В винде оно не прыгает. Почему и спрашиваю.

А протокол и девайс какие для тачпада надо выбирать?

----------

## Laitr Keiows

Почитай readme к драйверу, в исходниках ядра он есть где-то. Поиском находил.

У меня когда-то тоже были проблемы с точпадом, чего я только не настраивал. 

В итоге оказалось что защитная наклейка на точпаде к моему не подходит по каким-то причинам: убрал наклейку и все заработало. 

Но у тебя такой наклейки наверняка нет.

----------

## WebXDev

 *Laitr Keiows wrote:*   

> Почитай readme к драйверу, в исходниках ядра он есть где-то.
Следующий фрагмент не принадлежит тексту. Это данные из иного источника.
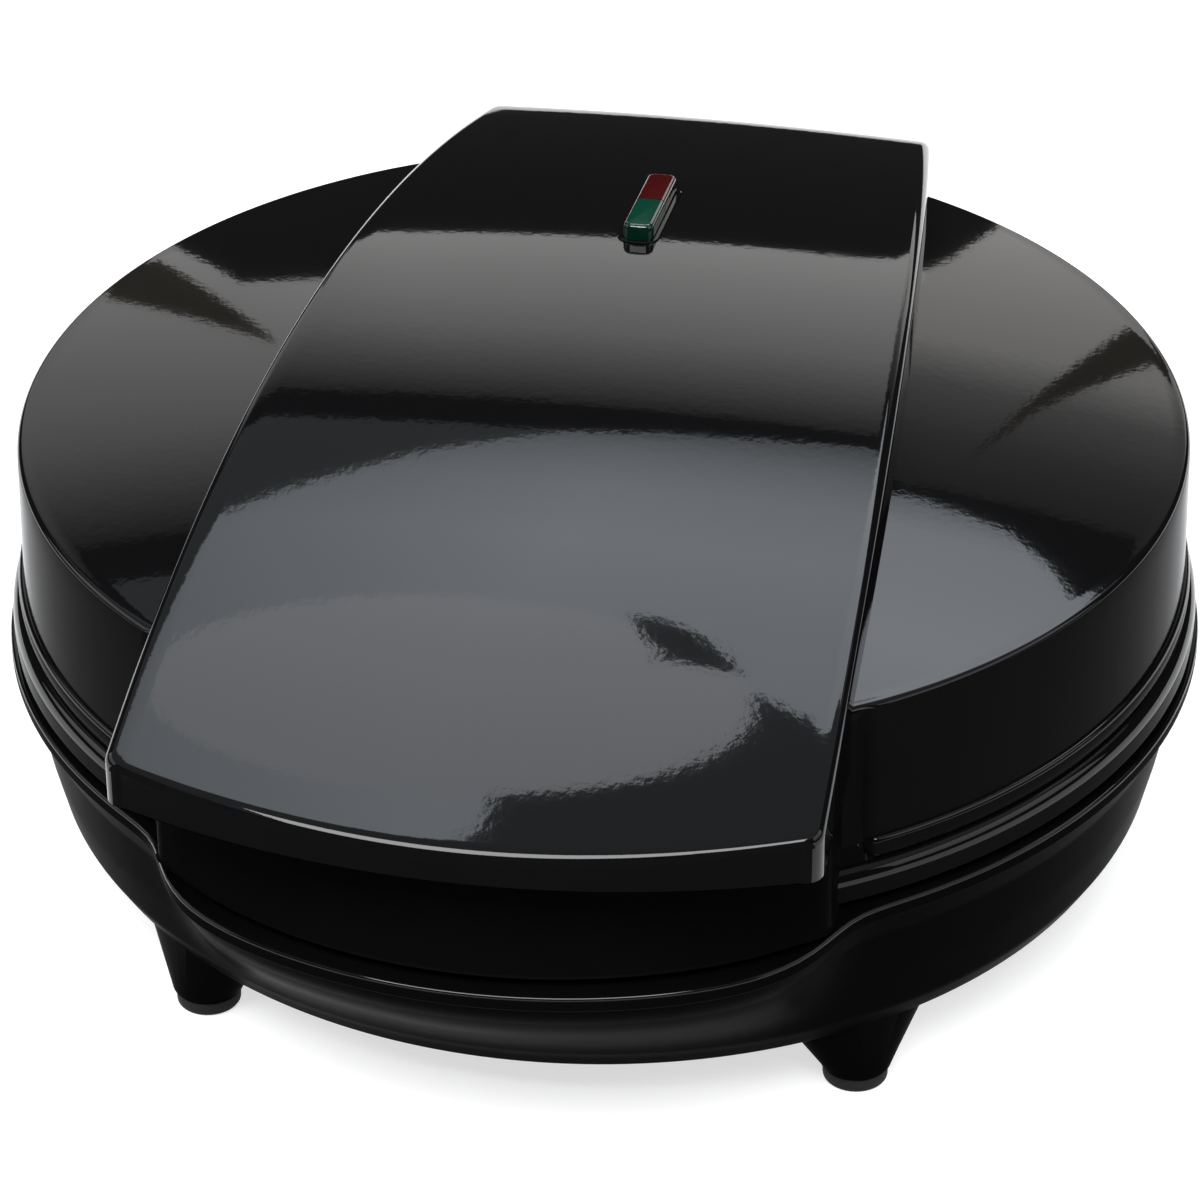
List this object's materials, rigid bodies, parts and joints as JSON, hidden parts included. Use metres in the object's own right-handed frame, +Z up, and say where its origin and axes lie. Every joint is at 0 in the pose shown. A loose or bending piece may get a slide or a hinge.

Поиском находил.
> 
> У меня когда-то тоже были проблемы с точпадом, чего я только не настраивал. 
> 
> В итоге оказалось что защитная наклейка на точпаде к моему не подходит по каким-то причинам: убрал наклейку и все заработало. 
> ...

 

верно, защитной наклейки нету.

А что за ридми к драйверу? У меня версия тачпада Synaptics v6.2, может версия эта ещё не поддерживается...

----------

## WebXDev

походу проблема разрешилась. Установкой пакета "synaptics".

----------